Supplied information:

━━━━━━

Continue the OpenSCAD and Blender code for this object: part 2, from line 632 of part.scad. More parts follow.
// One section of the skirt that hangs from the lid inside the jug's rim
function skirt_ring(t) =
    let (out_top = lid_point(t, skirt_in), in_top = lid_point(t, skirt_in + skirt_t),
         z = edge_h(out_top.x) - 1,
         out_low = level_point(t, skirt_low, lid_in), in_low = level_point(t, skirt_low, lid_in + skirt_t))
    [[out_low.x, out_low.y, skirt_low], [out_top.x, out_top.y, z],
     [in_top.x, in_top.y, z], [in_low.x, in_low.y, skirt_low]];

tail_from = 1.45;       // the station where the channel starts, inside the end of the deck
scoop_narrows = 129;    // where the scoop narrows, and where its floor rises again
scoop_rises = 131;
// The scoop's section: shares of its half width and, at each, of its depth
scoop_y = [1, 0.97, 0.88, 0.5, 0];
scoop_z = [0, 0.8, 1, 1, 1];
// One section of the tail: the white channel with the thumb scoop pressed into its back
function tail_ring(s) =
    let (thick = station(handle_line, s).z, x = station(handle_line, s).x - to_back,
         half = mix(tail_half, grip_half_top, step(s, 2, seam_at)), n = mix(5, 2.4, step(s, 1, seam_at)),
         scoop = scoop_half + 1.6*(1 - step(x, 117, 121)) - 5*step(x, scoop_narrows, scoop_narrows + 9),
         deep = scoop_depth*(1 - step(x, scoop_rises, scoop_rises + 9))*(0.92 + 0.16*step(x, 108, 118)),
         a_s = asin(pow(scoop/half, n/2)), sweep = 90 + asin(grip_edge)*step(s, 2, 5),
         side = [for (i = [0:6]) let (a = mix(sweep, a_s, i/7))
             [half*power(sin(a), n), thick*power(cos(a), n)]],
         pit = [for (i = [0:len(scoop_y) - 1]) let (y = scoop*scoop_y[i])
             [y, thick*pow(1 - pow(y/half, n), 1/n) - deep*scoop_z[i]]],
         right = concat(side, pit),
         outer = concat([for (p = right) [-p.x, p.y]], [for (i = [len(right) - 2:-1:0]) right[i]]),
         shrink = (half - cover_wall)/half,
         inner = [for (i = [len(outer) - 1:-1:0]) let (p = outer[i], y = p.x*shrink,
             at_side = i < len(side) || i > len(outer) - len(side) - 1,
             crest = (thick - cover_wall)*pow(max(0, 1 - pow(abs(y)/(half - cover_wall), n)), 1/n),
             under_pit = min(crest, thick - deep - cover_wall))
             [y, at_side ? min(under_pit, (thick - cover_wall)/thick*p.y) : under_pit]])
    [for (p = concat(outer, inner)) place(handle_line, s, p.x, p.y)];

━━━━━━

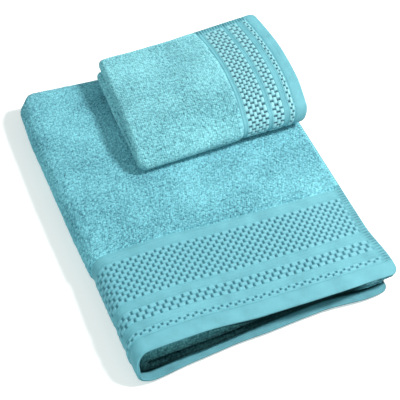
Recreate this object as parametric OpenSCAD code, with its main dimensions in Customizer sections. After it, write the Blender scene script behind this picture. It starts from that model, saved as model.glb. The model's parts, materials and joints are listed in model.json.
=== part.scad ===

━━━━━━

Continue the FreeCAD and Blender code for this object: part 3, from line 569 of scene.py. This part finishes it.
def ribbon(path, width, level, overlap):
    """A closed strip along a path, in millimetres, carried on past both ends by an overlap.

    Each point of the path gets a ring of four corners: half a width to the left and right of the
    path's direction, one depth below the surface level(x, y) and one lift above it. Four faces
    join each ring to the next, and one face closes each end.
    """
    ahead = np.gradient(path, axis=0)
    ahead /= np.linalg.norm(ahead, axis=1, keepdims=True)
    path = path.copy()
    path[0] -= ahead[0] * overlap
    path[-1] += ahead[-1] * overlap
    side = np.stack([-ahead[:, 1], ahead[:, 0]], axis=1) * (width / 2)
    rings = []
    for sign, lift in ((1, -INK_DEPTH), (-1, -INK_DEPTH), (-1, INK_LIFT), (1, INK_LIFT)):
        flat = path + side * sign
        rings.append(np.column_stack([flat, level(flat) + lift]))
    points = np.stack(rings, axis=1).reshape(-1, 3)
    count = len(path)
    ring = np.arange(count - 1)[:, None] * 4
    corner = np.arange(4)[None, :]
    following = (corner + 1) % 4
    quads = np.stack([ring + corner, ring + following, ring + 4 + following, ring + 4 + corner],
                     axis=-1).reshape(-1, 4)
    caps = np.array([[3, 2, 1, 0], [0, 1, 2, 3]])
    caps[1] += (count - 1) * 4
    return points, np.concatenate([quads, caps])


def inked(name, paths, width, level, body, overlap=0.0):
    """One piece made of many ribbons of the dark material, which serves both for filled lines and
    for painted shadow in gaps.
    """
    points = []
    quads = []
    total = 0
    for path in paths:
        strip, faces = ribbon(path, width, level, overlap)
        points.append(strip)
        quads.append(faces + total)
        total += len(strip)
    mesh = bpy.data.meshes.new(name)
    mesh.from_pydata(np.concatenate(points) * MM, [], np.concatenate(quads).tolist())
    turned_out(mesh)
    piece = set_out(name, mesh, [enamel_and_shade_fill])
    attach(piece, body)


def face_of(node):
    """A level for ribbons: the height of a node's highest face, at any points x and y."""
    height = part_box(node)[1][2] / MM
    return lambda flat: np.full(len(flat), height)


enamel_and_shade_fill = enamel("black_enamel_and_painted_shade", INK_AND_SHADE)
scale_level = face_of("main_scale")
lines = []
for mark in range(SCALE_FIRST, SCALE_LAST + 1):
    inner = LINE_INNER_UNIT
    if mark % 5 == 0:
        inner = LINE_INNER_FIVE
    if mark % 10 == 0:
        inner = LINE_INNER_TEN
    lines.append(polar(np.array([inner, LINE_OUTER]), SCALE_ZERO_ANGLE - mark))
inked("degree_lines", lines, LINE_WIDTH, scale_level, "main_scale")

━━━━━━

Problem description: Look through the entries and find each line that has the string "body". Copy those lines.

Response to the exercise:
def inked(name, paths, width, level, body, overlap=0.0):
    attach(piece, body)